Representei vezes sem conta, pelo “Círculo Cultural do Algarve”, “Os Autos das Barcas” que são três: “Auto da Barca do Inferno”, “Auto da Barca do Purgatório” e “Auto da Barca da Glória”. Desempenhava 3 personagens, um em cada uma das barcas, o que me dava uma trabalheira dos diabos, com a particularidade de nunca as cabeleiras me caberem na cabeça… Ficavam apertadas e faziam-me sentir desconfortável. Só aí descobri que tenho um perímetro de cabeça descomunal, mas o espectáculo tinha de continuar!

Pois fui ler, hoje, as “falas” em cada um dos meus personagens tendo em vista verificar quais os excertos que resistiram à usura do tempo e ainda se mantêm reconhecíveis por mim próprio na relação com a memória de um passado longínquo.

Na “Barca do Inferno” fazia de “Procurador”. Entrava carregado de livros e, deparando-se com o “Corregedor”, iniciava este diálogo, aliás muito actual …:

Corregedor: Ó senhor procurador!

Procurador: Beijo-vo-las mãos, Juiz!
Que diz este arrais? Que diz?

Diabo: Que sereis bom remador.
Entrai, bacharel doutor,
e ireis dando à bomba.

Procurador: E este barqueiro zomba?
Jogatais de zombador?
Essa gente que aí está,
para onde a levais?

Diabo: Para as penas infernais.

Procurador: Disse! Não vou eu para lá!
Outro navio está cá
muito melhor assombrado.

Diabo: Ora estais bem aviado!
Entrai, muitieramá!
(…)

(O Procurador foi parar ao Inferno …)


Na “Barca do Purgatório” fazia de Taful (Jogador), última personagem desta “Barca”, com diálogos muito mais interessantes dos quais alguns fragmentos me ficaram profundamente gravados na memória.

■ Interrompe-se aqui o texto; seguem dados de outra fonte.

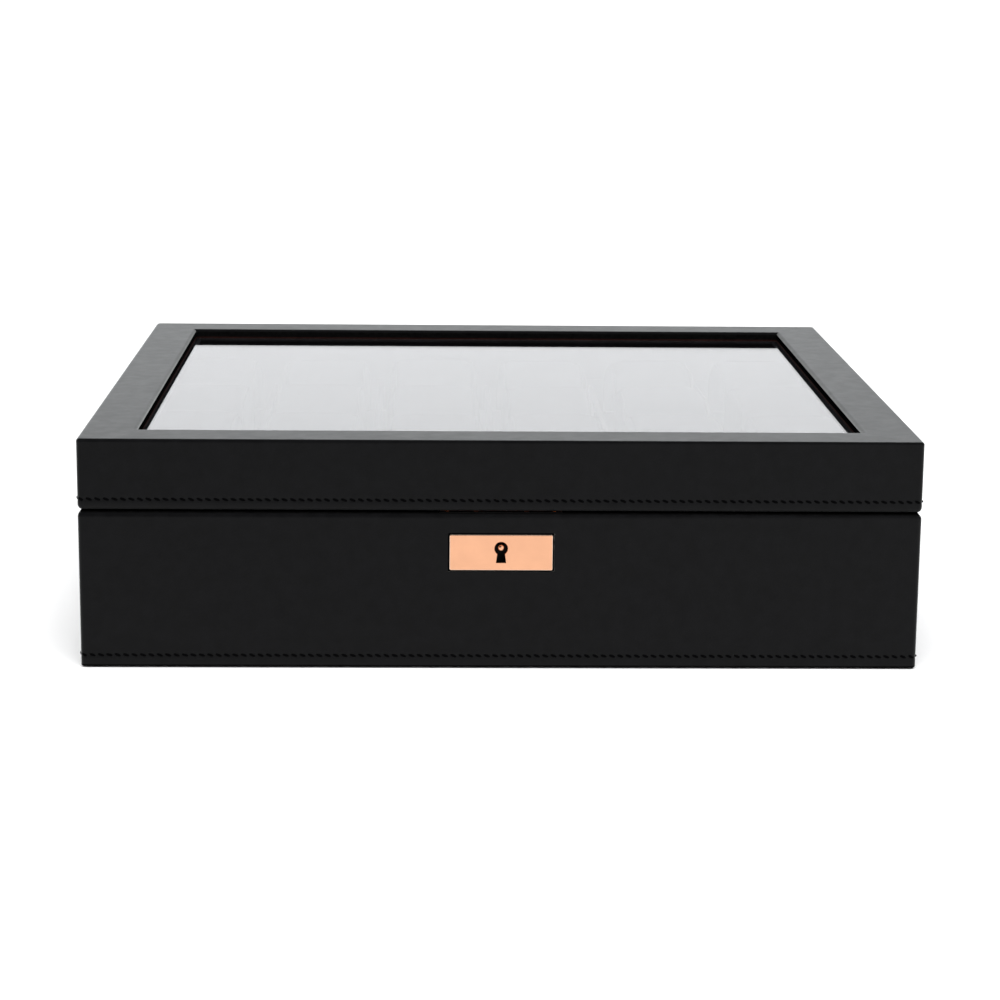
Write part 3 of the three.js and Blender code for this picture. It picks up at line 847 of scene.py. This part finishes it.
class WATCHBOX_OT_linings(bpy.types.Operator):
    """Line the base and the lid with suede"""

    bl_idname = "watchbox.linings"
    bl_label = "Linings"

    def execute(self, context):
        low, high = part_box("base_lining")
        thick = 1.0 * MM
        rim = LID_LOW.z - 0.06 * MM  # up to the closed lid, so that no light gets in between
        tray = filleted(
            [
                (30 * MM, low.z, 0),
                (0, low.z, 0.5 * MM),
                (0, rim, 0.35 * MM),
                (thick, rim, 0.35 * MM),
                (thick, low.z + thick, 1.2 * MM),
                (30 * MM, low.z + thick, 0),
            ],
            closed=False,
        )
        piece = object_of("base_suede", loft(wall_rings(high.x, high.y, 1 * MM, tray), caps=True))
        finish_piece(piece, "charcoal_suede", "base", replaces=["base_lining"])

        low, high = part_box("lid_lining")
        shelf = 1.5 * MM
        reach = high.x - (HALF_X - settings().window_border - 3 * MM)
        section = filleted(
            [
                (0, low.z, 0.35 * MM),
                (0, high.z, 0),
                (reach, high.z, 0.5 * MM),
                (reach, high.z - shelf, 0.5 * MM),
                (thick, high.z - shelf, 1.2 * MM),
                (thick, low.z, 0.35 * MM),
            ],
            closed=True,
        )
        piece = object_of("lid_suede", loft(wall_rings(high.x, high.y, 1 * MM, section), closed=True))
        finish_piece(piece, "charcoal_suede", "lid", replaces=["lid_lining"])
        return {"FINISHED"}


def plank(outline, axis, middle, thickness):
    """A board cut to an outline of (along, height) points that stands across the given axis."""
    bm = bmesh.new()
    sides = []
    for offset in (-thickness / 2, thickness / 2):
        points = [(a, middle + offset, z) if axis == "Y" else (middle + offset, a, z) for a, z in outline]
        sides.append([bm.verts.new(p) for p in points])
    bm.faces.new(sides[0])
    bm.faces.new(list(reversed(sides[1])))
    count = len(outline)
    for i in range(count):
        j = (i + 1) % count
        bm.faces.new((sides[0][i], sides[1][i], sides[1][j], sides[0][j]))
    bmesh.ops.recalc_face_normals(bm, faces=bm.faces)
    return bm


def notched(start, end, bottom, top, notches, from_above):
    """The outline of a plank with a notch to its middle at each crossing."""
    middle = (bottom + top) / 2
    half = 1.8 * MM
    rim, foot = (top, bottom) if from_above else (bottom, top)
    step = 0.15 * MM if from_above else -0.15 * MM
    points = [(start, foot), (start, rim)]
    for at in notches:
        points += [(at - half, rim), (at - half, middle - step), (at + half, middle - step), (at + half, rim)]
    return points + [(end, rim), (end, foot)]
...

A cena inicia-se com a entrada do Taful.

Diabo: Ó meu sócio e meu amigo,
meu bem e meu cabedal!
Vós, irmão, ireis comigo,
que não temeste o perigo
da viagem infernal!

Taful: Eis aqui flux de um metal.

Diabo: Pois sabe que eu te ganhei.

Taful: Mostra se tens jogo tal.

Diabo: Baralha o jogo e partamos.

Taful: Paga, que eu não jogo em vão …
(…)


Na “Barca da Glória” desempenhava o papel de “Cardeal”, penúltimo a entrar em cena, trazido pela “Morte” e recordo uma “fala” extraordinária, demonstrativa do génio de Gil Vicente, em resposta à determinação do “Diabo” que se lhe dirige nestes termos:

Diabo: (…) E não quero declarar
mais coisas para dizer.
Determinai de embarcar,
e logo, sem dilatar,
que não tendes que arguir.
Sois perdido!
Ouvis aquel´ grão ruído
lá no lago dos leões?
Apurai bem o ouvido:
vós sereis ali comido
Pelos cães, pelos dragões.

Lição

Cardeal: Todo o homem que é nascido
de mulher tem breve a vida,
que quasi flos é saído,
e prestes logo abatido,
e sua alma perseguida.
E não pensamos,
quando na vida gozamos,
como dela nos partimos,
e como sombras passamos,
e com dores acabamos,
pois em dores já nascemos!
(…)

Texto reproduzido da 7ª edição de bolso da “Europa-América”, de “Os Autos das Barcas”, da responsabilidade de J. Tomaz Ferreira.

(Será um prazer representar, a sós, com o meu filho o “Auto da Barca do Inferno” – ele fará de “Diabo” e eu todas as restantes personagens.)